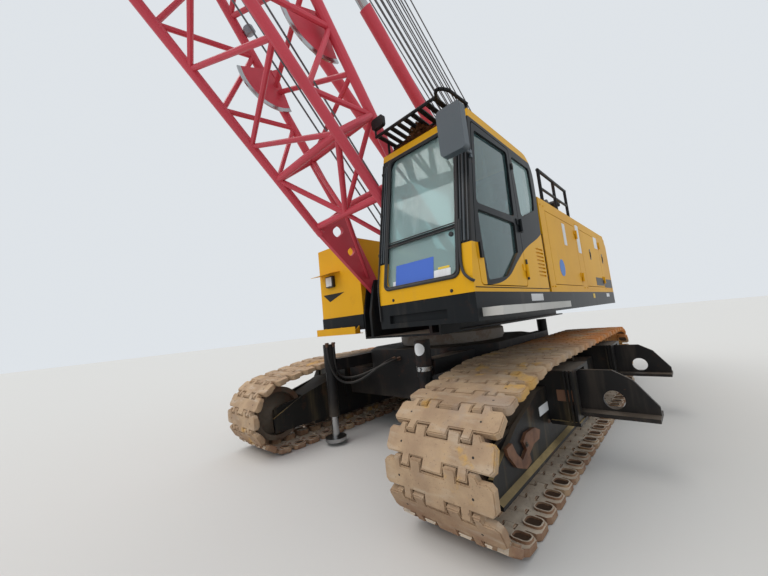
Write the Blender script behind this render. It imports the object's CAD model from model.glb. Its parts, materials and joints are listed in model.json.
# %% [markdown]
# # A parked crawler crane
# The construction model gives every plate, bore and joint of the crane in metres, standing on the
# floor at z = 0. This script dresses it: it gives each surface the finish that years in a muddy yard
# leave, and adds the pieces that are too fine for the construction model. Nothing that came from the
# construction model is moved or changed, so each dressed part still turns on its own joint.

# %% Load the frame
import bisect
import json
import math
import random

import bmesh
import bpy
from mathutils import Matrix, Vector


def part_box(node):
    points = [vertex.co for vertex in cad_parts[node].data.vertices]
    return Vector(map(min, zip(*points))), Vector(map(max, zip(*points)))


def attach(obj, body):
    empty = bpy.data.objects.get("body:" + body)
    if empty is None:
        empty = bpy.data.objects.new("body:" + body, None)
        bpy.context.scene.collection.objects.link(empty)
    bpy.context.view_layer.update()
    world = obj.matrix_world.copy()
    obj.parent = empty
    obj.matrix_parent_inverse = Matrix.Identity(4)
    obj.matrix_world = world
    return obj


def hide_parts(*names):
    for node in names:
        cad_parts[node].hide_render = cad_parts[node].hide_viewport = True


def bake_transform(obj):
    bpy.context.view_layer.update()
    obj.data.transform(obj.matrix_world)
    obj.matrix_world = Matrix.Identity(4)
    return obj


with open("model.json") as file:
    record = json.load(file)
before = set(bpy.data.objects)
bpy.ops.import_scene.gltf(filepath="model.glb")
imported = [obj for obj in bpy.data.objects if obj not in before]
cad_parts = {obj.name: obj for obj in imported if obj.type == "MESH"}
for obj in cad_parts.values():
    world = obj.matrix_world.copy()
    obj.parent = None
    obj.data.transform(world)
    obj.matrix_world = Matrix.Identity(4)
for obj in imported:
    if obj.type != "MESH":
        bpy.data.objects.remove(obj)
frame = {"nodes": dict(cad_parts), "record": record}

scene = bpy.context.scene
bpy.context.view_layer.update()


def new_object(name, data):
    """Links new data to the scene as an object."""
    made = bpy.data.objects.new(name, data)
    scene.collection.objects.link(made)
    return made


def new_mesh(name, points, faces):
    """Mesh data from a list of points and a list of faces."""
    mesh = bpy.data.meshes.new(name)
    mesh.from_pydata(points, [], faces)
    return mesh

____

TASK DESCRIPTION:
Return a word-for-word copy of the lines from the beginning of the listing to the line holding "import random", both kept.

CORRECT OUTPUT:
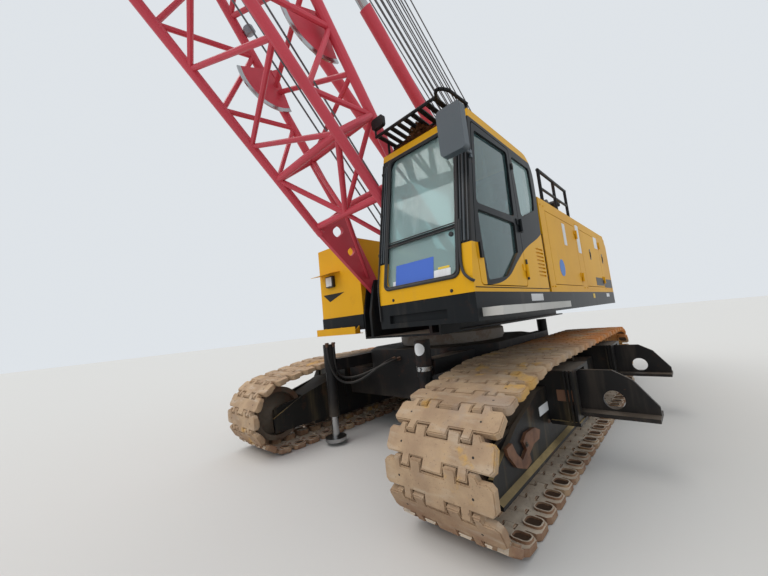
Write the Blender script behind this render. It imports the object's CAD model from model.glb. Its parts, materials and joints are listed in model.json.
# %% [markdown]
# # A parked crawler crane
# The construction model gives every plate, bore and joint of the crane in metres, standing on the
# floor at z = 0. This script dresses it: it gives each surface the finish that years in a muddy yard
# leave, and adds the pieces that are too fine for the construction model. Nothing that came from the
# construction model is moved or changed, so each dressed part still turns on its own joint.

# %% Load the frame
import bisect
import json
import math
import random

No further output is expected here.